DATA FOR PROCESSING:
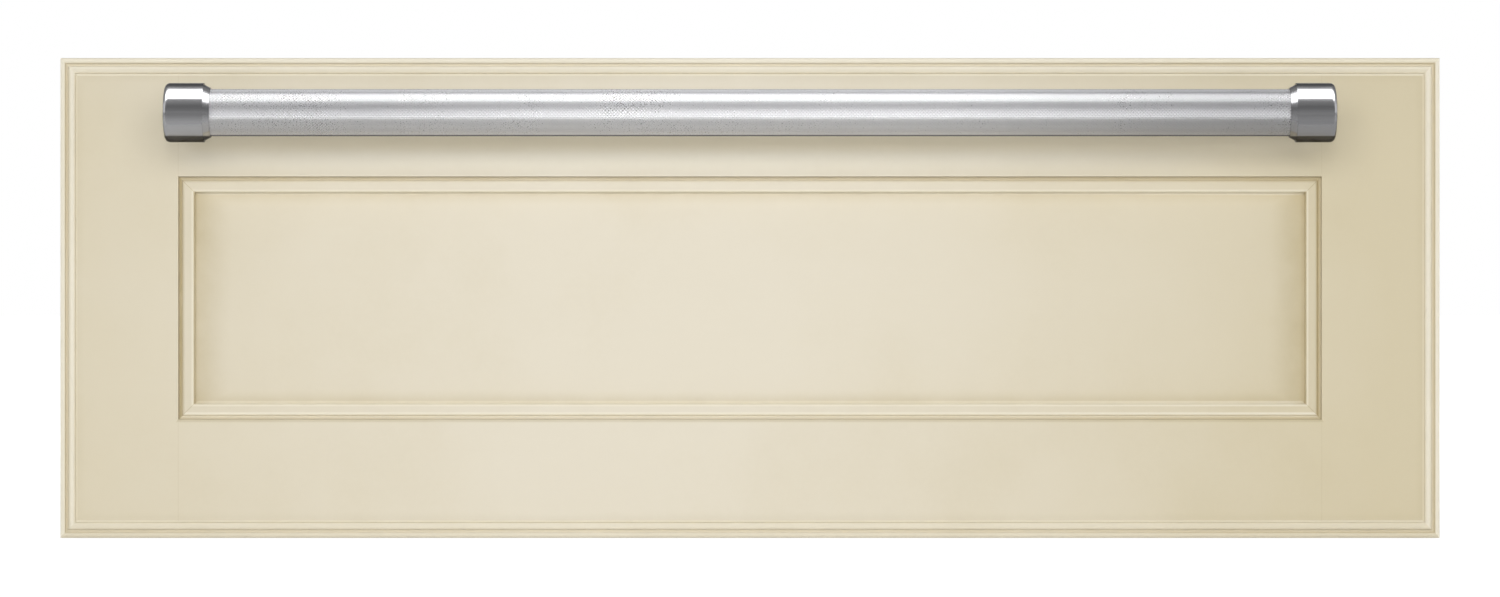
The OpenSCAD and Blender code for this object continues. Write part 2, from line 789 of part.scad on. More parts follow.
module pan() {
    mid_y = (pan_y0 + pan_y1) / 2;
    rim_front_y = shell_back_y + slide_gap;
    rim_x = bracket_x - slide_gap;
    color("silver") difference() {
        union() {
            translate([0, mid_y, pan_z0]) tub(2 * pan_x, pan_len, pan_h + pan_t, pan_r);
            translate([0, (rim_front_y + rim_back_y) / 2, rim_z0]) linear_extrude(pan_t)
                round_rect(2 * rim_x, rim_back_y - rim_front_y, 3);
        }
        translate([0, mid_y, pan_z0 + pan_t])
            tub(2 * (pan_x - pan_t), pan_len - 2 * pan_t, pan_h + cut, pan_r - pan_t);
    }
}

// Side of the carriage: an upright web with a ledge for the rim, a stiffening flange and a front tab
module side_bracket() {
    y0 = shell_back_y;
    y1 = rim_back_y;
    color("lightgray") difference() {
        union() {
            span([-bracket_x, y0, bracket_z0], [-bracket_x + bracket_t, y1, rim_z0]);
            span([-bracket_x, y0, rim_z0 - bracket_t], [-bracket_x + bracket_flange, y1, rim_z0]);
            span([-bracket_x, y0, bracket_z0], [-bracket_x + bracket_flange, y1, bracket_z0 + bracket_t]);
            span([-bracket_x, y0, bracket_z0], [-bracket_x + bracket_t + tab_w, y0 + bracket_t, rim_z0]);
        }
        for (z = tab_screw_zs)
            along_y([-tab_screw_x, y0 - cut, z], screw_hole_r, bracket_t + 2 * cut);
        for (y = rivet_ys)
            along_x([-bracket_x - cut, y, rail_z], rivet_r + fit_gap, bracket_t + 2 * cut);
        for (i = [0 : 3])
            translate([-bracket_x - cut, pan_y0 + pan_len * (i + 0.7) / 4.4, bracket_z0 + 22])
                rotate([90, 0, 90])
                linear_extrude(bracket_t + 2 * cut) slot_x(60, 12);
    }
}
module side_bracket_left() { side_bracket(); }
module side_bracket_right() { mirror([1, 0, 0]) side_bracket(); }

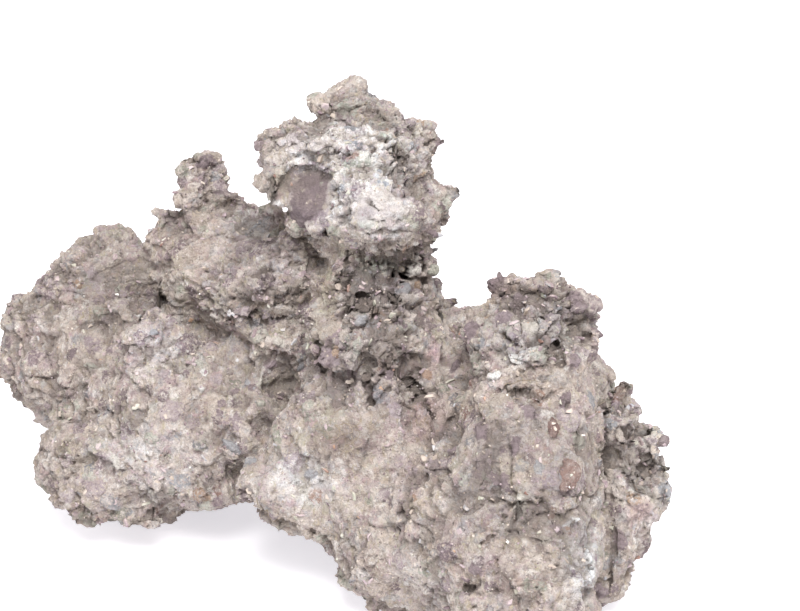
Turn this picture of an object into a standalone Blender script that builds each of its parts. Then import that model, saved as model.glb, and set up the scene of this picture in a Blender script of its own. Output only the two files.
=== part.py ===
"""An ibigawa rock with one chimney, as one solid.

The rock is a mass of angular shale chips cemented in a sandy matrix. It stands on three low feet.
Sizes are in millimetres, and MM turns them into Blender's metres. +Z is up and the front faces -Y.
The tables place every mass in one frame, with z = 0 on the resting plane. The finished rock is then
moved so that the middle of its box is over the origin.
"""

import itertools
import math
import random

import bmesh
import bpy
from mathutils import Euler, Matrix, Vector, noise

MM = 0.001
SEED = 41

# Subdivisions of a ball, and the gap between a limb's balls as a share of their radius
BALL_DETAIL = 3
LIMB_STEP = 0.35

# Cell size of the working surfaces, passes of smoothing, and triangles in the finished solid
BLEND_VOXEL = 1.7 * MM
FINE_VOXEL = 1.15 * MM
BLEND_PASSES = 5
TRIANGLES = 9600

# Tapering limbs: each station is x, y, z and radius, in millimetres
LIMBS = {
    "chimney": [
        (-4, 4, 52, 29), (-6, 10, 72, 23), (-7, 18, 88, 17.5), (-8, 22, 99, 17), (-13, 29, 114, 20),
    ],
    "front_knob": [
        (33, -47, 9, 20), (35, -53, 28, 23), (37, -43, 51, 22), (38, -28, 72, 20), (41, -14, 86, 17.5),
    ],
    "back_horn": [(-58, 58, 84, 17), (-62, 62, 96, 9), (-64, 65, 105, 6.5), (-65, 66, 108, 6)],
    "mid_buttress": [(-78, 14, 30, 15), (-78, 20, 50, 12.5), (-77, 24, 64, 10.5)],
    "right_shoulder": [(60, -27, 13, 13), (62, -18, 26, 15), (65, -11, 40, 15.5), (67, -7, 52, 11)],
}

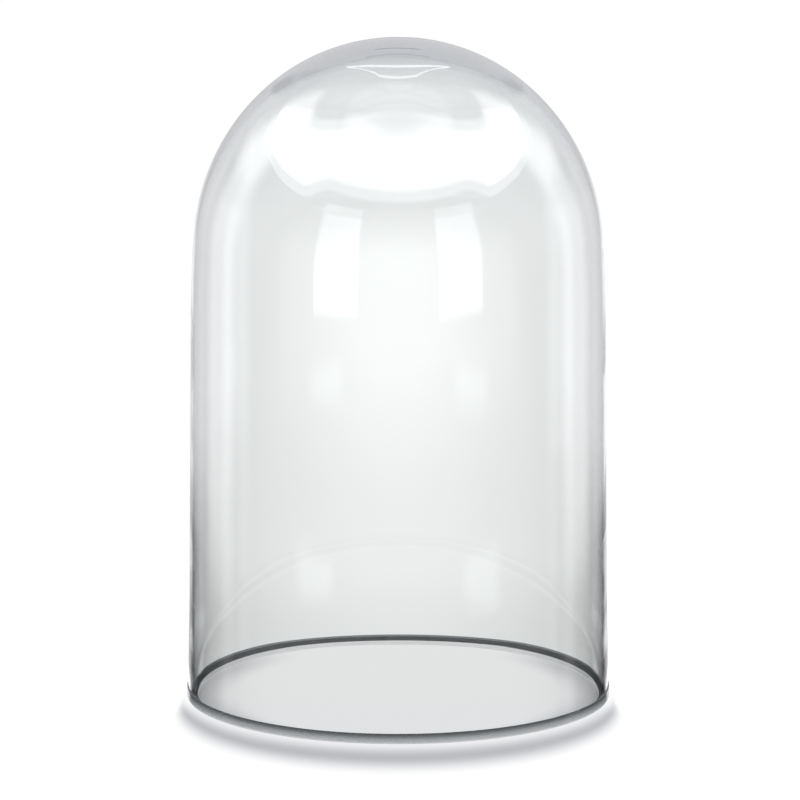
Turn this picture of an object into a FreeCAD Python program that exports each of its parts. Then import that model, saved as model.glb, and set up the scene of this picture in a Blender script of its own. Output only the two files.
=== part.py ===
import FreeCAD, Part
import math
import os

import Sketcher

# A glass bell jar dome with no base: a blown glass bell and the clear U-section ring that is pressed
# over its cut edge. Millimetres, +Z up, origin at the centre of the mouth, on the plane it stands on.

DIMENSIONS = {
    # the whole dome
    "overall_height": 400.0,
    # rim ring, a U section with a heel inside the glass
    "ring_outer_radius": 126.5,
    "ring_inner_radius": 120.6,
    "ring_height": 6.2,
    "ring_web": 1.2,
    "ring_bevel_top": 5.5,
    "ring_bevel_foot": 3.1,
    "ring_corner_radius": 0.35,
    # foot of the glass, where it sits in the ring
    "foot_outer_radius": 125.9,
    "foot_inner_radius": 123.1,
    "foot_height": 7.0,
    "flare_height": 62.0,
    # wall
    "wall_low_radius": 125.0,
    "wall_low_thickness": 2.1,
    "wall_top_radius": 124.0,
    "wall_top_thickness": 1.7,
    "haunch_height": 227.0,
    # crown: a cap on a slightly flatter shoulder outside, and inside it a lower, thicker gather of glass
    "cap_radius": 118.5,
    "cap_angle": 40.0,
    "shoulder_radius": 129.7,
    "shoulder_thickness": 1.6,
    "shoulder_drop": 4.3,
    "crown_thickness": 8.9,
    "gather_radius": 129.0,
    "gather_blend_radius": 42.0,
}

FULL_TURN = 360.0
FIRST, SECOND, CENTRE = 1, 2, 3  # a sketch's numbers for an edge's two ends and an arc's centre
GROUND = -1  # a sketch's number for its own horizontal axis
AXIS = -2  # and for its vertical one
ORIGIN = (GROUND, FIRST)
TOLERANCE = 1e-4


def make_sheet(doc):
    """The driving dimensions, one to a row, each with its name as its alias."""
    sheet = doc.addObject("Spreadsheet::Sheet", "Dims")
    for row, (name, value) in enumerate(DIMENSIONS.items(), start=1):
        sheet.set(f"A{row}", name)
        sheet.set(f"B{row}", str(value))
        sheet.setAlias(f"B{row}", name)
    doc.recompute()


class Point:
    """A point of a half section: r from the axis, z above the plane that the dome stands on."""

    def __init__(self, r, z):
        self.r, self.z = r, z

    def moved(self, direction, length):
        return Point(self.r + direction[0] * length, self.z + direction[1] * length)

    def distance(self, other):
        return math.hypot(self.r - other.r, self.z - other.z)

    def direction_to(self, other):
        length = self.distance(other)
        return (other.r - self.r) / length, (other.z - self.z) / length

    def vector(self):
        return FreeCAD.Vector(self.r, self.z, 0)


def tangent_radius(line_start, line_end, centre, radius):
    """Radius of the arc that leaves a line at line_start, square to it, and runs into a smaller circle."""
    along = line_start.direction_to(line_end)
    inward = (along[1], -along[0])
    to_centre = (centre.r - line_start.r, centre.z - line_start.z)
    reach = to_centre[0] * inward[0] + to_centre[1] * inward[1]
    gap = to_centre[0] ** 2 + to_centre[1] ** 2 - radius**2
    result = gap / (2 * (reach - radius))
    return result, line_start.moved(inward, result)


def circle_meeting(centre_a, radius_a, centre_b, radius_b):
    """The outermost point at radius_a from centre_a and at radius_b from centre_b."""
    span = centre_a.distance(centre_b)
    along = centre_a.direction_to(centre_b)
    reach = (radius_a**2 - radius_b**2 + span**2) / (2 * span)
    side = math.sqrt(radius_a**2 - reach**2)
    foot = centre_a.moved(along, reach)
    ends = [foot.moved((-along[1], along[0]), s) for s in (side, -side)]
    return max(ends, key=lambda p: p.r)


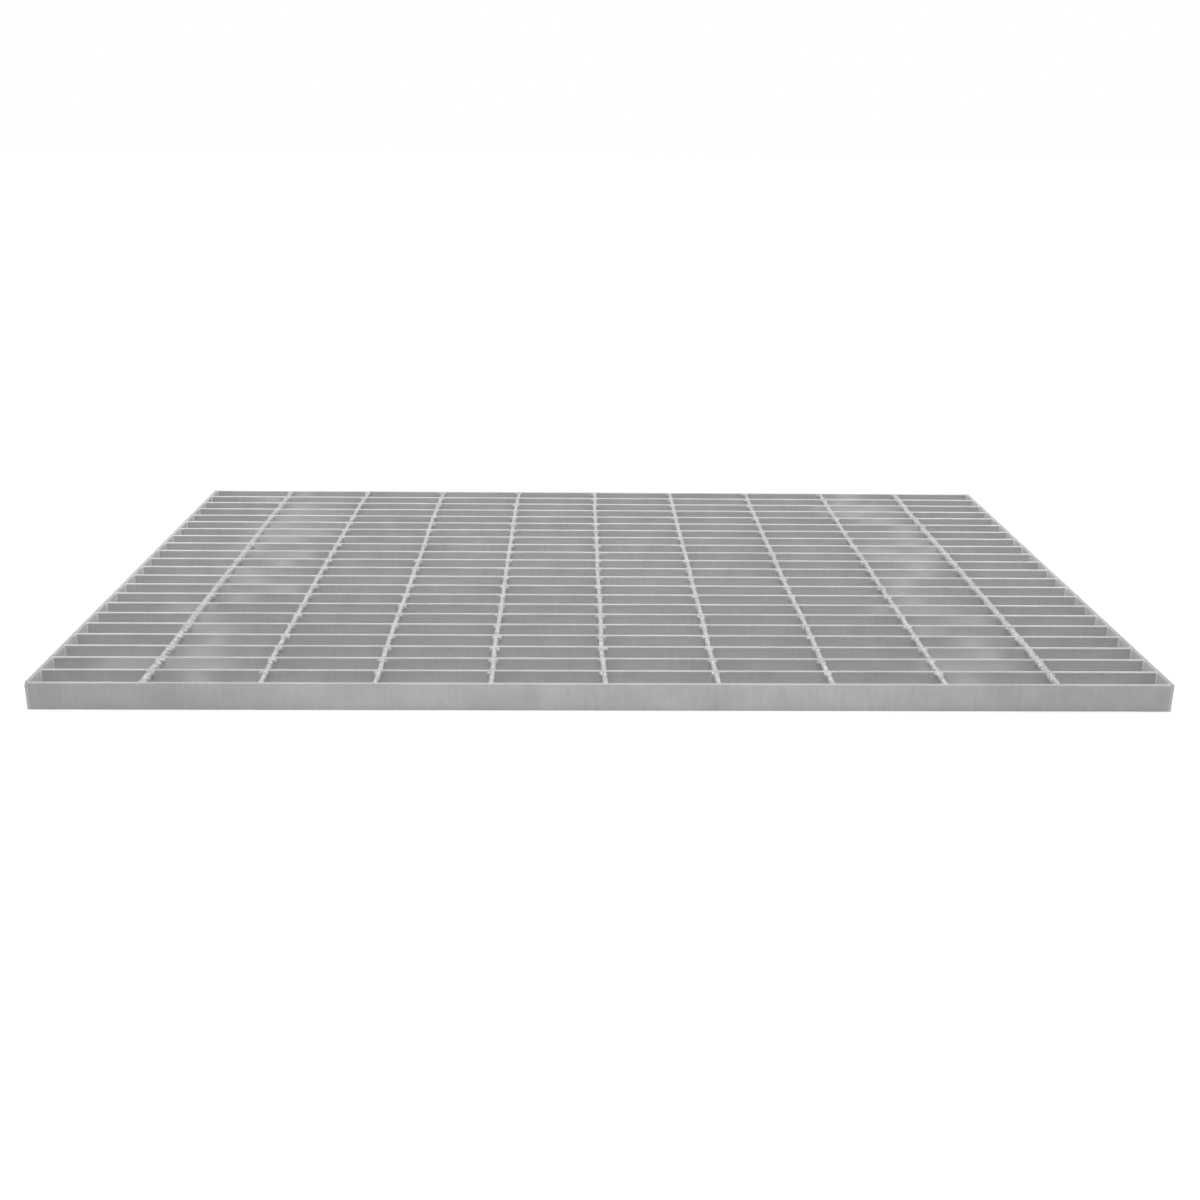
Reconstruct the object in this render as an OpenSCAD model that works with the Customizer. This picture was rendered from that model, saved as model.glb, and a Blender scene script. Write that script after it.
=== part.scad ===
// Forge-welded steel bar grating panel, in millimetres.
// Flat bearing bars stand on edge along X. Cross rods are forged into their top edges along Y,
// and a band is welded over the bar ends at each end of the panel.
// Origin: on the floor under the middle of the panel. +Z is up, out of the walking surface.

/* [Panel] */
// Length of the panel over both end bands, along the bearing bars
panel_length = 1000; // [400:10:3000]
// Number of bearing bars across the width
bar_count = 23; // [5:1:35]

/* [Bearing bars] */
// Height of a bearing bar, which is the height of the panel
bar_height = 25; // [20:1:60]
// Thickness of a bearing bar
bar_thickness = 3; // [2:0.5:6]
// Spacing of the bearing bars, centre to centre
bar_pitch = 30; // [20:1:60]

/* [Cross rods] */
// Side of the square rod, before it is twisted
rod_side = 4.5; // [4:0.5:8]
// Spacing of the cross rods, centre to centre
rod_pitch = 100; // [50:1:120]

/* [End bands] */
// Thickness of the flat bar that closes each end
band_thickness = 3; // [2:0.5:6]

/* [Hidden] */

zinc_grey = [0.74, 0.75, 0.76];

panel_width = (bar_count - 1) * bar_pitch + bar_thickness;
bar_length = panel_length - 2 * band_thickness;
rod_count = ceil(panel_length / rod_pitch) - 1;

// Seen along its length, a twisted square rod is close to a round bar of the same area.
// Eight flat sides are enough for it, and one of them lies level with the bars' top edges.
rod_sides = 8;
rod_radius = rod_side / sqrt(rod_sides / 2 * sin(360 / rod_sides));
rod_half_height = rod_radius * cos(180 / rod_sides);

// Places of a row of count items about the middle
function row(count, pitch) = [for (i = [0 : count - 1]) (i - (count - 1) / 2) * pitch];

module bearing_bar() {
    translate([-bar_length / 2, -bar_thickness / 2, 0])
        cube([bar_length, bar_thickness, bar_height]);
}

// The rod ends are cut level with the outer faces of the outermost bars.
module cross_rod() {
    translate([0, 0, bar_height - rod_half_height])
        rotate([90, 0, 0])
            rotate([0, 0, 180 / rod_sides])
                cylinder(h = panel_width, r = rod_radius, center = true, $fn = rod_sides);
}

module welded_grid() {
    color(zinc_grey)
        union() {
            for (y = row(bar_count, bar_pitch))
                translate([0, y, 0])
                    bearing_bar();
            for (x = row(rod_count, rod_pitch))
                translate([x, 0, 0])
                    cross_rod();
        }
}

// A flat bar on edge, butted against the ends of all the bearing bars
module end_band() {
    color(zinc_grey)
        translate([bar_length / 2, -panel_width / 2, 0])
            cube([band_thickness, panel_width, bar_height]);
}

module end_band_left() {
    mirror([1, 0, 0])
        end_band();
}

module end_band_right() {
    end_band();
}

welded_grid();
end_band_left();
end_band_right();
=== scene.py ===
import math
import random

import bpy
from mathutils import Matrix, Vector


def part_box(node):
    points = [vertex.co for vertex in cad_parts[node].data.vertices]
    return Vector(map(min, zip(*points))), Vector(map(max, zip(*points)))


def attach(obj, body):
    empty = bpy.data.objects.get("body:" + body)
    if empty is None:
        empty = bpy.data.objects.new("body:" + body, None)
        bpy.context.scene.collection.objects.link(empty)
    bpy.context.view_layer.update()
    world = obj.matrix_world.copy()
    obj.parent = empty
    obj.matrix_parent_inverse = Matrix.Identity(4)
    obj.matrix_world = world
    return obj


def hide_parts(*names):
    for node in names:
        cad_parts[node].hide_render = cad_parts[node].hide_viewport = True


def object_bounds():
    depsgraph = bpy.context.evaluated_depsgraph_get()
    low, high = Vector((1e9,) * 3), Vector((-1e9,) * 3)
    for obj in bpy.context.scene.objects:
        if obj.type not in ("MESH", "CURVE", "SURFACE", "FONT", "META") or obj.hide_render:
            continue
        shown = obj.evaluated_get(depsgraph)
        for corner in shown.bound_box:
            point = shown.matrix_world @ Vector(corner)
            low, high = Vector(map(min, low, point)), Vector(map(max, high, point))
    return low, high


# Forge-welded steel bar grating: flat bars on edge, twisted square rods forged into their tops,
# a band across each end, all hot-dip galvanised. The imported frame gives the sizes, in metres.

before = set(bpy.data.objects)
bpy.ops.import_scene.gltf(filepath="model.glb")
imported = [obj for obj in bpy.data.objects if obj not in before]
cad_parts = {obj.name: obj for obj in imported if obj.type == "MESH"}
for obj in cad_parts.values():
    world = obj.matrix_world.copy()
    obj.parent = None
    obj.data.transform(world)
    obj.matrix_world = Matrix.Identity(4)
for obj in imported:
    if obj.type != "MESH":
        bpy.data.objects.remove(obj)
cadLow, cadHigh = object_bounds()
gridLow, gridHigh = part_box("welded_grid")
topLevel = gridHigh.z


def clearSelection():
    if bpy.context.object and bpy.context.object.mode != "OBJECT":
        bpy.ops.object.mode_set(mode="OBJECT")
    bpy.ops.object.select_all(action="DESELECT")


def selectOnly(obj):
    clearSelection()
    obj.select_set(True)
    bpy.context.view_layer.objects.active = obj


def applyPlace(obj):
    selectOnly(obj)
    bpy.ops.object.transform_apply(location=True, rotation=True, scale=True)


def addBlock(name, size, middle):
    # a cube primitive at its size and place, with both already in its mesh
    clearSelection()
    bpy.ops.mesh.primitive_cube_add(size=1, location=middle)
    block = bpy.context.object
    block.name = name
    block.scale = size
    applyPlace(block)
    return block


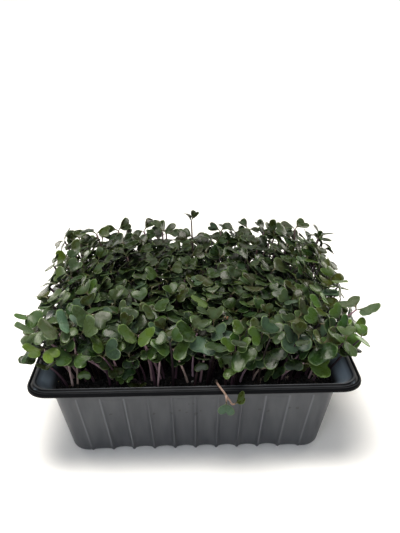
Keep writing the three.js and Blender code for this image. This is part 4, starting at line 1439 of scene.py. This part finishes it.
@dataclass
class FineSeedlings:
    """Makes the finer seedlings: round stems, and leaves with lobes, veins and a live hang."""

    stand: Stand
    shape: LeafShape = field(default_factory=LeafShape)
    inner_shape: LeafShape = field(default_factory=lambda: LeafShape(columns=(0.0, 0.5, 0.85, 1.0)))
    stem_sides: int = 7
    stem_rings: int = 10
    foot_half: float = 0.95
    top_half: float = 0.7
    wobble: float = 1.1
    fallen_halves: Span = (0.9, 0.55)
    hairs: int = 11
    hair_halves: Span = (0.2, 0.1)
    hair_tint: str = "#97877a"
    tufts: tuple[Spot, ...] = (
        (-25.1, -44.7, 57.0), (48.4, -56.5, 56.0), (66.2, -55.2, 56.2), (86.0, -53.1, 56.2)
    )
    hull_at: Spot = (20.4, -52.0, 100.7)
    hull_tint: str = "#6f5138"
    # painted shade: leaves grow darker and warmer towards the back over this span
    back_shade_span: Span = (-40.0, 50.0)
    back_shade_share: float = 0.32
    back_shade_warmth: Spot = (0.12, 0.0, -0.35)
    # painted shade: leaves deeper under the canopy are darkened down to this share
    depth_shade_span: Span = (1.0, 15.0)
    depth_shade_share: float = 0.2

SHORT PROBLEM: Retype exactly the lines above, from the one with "all the bearing bars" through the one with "cad_parts[node].hide_render = cad_parts[node].hide_viewport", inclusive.

IN RESPONSE:
// A flat bar on edge, butted against the ends of all the bearing bars
module end_band() {
    color(zinc_grey)
        translate([bar_length / 2, -panel_width / 2, 0])
            cube([band_thickness, panel_width, bar_height]);
}

module end_band_left() {
    mirror([1, 0, 0])
        end_band();
}

module end_band_right() {
    end_band();
}

welded_grid();
end_band_left();
end_band_right();
=== scene.py ===
import math
import random

import bpy
from mathutils import Matrix, Vector


def part_box(node):
    points = [vertex.co for vertex in cad_parts[node].data.vertices]
    return Vector(map(min, zip(*points))), Vector(map(max, zip(*points)))


def attach(obj, body):
    empty = bpy.data.objects.get("body:" + body)
    if empty is None:
        empty = bpy.data.objects.new("body:" + body, None)
        bpy.context.scene.collection.objects.link(empty)
    bpy.context.view_layer.update()
    world = obj.matrix_world.copy()
    obj.parent = empty
    obj.matrix_parent_inverse = Matrix.Identity(4)
    obj.matrix_world = world
    return obj


def hide_parts(*names):
    for node in names:
        cad_parts[node].hide_render = cad_parts[node].hide_viewport = True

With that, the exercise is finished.